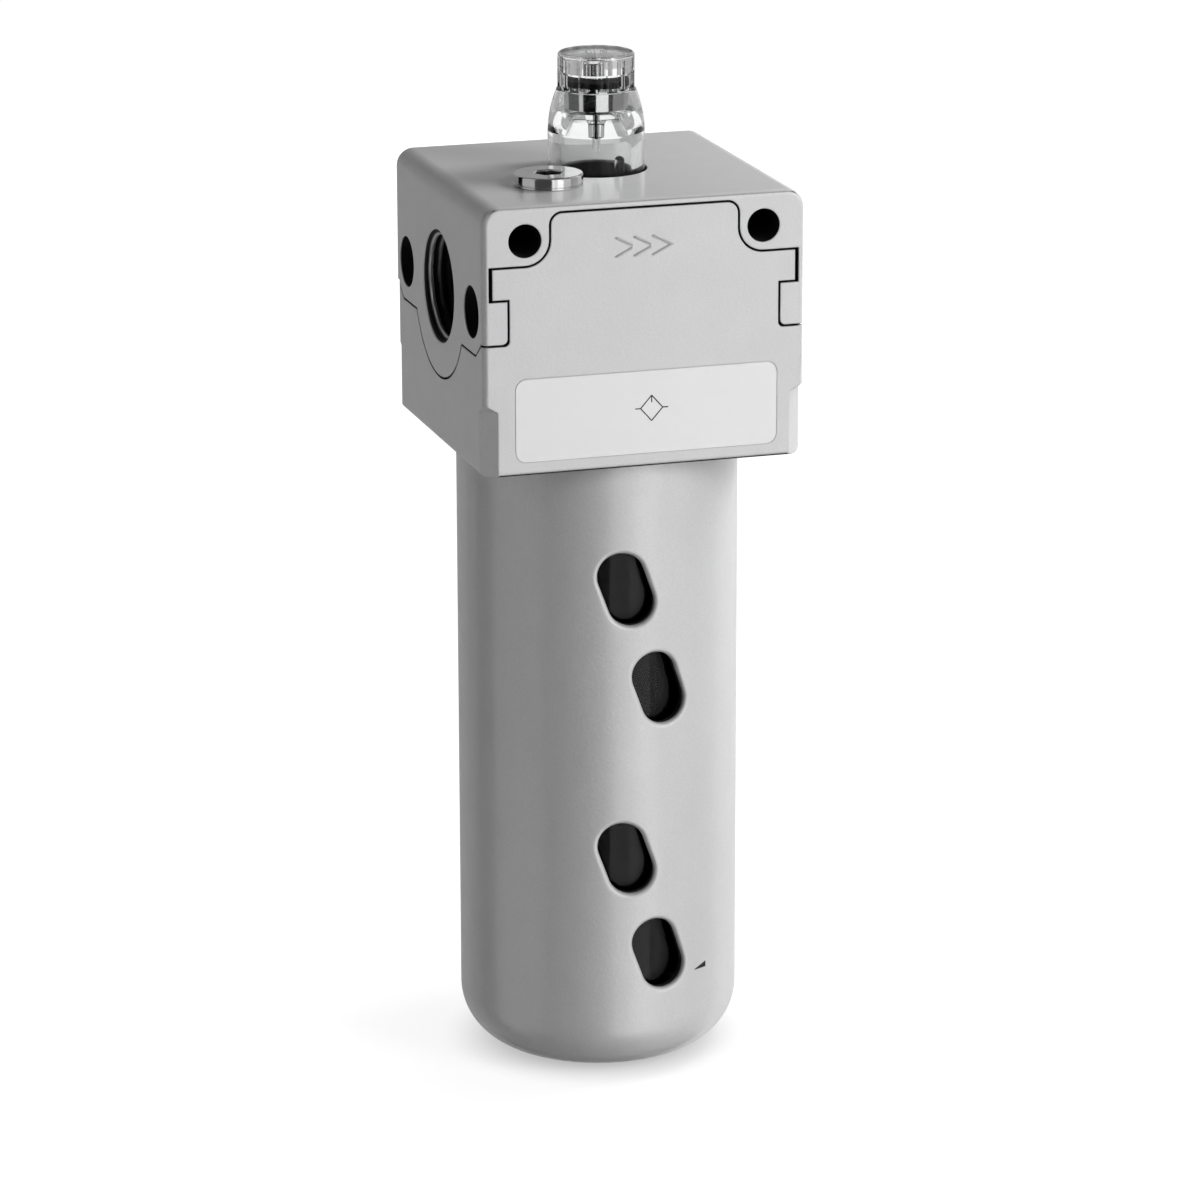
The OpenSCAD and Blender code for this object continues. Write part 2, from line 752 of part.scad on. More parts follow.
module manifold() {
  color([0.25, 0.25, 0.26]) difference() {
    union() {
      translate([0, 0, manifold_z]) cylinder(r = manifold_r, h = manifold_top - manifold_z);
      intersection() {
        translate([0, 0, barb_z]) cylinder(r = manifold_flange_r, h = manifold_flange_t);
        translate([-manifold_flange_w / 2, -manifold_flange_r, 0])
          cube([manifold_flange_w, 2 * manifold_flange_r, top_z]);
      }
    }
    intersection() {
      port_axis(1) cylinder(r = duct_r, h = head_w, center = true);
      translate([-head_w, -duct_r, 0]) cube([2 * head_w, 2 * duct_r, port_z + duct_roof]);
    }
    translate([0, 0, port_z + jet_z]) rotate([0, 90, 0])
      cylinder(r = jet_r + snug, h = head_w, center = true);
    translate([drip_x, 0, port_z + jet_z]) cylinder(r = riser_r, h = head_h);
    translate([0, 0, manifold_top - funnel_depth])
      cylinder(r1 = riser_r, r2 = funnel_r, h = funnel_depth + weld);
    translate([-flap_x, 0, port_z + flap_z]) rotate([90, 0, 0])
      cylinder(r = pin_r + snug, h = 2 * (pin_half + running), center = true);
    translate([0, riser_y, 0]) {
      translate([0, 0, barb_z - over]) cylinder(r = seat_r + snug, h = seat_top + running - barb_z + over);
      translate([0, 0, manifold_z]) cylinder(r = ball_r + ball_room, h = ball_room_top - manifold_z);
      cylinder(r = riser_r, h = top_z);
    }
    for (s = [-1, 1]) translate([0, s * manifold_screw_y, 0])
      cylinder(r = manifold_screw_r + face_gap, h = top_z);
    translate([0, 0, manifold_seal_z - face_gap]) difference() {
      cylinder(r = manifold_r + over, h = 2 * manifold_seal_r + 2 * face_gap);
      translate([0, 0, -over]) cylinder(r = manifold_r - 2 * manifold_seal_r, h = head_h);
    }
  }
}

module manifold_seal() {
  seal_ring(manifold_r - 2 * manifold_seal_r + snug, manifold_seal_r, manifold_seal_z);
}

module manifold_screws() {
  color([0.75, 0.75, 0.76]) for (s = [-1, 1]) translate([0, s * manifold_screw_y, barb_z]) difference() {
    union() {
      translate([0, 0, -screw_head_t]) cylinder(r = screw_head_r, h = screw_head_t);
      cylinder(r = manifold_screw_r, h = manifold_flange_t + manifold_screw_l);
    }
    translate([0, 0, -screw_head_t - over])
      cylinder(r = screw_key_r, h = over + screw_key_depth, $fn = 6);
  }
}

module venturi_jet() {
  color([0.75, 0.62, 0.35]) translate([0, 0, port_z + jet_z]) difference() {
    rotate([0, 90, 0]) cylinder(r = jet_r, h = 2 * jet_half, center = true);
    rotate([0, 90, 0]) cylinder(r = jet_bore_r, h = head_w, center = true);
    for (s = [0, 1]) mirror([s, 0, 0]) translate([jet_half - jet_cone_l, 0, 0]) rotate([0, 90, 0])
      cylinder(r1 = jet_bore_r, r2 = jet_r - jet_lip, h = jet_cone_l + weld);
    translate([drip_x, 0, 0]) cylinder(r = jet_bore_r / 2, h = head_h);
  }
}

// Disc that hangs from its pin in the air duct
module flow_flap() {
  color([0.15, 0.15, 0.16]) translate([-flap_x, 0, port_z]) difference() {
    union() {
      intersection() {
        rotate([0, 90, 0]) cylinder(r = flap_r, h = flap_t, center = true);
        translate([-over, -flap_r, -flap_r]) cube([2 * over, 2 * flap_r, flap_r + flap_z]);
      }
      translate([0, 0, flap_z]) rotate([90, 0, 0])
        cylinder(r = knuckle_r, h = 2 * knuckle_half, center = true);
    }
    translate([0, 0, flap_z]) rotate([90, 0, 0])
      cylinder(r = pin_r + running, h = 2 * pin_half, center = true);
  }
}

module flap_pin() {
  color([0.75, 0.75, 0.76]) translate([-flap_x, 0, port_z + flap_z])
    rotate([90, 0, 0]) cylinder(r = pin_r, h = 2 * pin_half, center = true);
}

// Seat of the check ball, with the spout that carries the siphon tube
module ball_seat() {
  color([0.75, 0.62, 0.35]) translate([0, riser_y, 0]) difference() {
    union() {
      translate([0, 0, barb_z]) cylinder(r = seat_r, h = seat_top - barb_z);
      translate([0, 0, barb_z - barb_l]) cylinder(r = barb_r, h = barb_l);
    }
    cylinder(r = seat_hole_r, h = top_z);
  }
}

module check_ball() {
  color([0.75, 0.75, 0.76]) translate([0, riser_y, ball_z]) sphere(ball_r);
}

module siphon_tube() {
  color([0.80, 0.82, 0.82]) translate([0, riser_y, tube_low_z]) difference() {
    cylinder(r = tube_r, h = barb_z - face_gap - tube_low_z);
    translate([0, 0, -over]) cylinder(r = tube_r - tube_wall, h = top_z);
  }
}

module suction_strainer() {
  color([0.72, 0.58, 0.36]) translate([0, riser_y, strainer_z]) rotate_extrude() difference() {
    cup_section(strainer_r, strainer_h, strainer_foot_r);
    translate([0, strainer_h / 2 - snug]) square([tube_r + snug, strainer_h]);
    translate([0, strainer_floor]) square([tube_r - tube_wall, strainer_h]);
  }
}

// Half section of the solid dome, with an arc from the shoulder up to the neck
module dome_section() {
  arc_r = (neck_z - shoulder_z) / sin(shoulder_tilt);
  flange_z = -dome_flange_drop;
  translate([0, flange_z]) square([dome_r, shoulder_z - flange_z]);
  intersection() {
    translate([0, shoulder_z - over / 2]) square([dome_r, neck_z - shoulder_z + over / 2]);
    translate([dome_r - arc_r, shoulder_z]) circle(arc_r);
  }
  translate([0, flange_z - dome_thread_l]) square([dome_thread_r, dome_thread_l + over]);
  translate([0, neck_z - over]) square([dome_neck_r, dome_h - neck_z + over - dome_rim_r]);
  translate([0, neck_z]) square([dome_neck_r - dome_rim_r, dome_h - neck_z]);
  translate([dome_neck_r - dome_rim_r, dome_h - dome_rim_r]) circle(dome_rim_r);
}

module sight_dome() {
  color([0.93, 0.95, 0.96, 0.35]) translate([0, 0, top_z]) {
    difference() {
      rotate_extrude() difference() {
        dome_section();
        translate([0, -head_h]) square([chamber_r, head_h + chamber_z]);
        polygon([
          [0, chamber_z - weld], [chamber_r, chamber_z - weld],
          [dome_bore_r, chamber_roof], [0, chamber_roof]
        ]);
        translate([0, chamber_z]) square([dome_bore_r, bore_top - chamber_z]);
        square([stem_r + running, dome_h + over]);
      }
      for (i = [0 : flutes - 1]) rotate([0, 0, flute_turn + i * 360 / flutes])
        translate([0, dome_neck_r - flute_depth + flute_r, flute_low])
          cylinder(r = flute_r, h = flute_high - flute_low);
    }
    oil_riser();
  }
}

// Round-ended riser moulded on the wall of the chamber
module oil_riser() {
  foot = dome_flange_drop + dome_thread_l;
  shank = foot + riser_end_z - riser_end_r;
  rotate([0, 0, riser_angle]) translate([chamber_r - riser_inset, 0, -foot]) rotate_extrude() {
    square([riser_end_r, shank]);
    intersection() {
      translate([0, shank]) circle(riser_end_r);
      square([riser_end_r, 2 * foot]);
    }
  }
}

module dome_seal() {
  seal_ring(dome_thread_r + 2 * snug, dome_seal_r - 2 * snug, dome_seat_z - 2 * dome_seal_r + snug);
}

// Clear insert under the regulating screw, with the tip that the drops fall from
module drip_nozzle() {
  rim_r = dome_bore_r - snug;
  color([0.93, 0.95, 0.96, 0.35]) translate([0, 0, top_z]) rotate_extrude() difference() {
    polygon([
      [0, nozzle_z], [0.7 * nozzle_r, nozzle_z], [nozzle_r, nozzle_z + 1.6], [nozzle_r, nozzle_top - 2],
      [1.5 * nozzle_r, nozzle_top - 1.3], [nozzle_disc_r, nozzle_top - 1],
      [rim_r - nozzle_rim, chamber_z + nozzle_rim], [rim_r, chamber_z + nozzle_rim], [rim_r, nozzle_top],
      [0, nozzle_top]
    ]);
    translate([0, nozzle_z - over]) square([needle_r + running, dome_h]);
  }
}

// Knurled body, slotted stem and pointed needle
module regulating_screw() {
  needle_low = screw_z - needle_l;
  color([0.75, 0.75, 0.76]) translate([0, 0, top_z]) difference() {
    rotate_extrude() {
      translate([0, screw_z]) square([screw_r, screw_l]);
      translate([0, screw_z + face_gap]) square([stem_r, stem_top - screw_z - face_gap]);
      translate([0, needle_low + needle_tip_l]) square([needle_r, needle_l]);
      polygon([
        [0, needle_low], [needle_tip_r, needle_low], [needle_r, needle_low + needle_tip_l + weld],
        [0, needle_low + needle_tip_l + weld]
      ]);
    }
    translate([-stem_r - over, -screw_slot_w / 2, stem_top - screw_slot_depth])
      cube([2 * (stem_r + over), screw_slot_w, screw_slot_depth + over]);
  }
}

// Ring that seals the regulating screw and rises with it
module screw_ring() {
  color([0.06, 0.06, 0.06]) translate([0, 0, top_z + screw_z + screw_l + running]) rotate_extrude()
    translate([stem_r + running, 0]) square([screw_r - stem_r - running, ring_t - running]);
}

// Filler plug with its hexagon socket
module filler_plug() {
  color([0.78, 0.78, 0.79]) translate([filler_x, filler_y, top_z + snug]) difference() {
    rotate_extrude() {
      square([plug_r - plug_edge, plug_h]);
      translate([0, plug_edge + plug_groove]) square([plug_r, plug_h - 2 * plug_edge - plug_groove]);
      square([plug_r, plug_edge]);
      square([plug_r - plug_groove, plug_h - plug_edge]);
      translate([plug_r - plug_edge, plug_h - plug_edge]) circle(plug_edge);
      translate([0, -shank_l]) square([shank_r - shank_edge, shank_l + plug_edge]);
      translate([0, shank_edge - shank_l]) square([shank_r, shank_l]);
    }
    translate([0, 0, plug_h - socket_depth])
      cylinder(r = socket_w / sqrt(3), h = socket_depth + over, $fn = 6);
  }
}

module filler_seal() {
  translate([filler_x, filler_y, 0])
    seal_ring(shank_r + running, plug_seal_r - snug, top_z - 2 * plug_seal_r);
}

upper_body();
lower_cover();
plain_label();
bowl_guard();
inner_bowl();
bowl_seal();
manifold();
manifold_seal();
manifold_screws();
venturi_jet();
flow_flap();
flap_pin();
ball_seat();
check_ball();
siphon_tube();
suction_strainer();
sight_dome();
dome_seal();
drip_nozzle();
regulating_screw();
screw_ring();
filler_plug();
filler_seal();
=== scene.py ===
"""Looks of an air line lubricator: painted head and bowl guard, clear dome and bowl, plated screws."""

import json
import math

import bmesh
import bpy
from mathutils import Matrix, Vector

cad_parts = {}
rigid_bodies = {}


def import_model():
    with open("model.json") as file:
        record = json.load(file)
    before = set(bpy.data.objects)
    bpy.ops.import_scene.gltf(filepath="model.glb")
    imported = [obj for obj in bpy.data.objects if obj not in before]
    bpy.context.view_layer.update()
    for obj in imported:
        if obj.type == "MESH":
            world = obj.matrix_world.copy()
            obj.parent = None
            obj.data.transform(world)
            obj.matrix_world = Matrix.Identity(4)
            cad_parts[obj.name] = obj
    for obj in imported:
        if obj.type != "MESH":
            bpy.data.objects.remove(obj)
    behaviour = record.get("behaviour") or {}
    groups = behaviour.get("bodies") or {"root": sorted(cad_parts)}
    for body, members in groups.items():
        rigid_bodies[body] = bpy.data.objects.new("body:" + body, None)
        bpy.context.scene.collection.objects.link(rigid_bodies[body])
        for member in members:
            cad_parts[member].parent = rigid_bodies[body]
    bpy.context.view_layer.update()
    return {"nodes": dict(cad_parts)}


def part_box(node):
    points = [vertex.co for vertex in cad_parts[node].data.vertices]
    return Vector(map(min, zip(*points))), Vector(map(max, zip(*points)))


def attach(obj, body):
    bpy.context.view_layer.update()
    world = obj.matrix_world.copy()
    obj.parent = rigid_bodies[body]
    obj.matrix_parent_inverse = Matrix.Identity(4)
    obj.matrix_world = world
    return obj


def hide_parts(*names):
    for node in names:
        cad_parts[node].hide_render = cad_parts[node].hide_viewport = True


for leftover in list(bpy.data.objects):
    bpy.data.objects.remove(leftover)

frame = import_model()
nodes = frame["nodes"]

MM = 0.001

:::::

### What to do
Give again the run of lines that opens at the line with "upper_body();" and closes at the line with "imported = [obj", exactly, and only that run.

### Right answer
upper_body();
lower_cover();
plain_label();
bowl_guard();
inner_bowl();
bowl_seal();
manifold();
manifold_seal();
manifold_screws();
venturi_jet();
flow_flap();
flap_pin();
ball_seat();
check_ball();
siphon_tube();
suction_strainer();
sight_dome();
dome_seal();
drip_nozzle();
regulating_screw();
screw_ring();
filler_plug();
filler_seal();
=== scene.py ===
"""Looks of an air line lubricator: painted head and bowl guard, clear dome and bowl, plated screws."""

import json
import math

import bmesh
import bpy
from mathutils import Matrix, Vector

cad_parts = {}
rigid_bodies = {}


def import_model():
    with open("model.json") as file:
        record = json.load(file)
    before = set(bpy.data.objects)
    bpy.ops.import_scene.gltf(filepath="model.glb")
    imported = [obj for obj in bpy.data.objects if obj not in before]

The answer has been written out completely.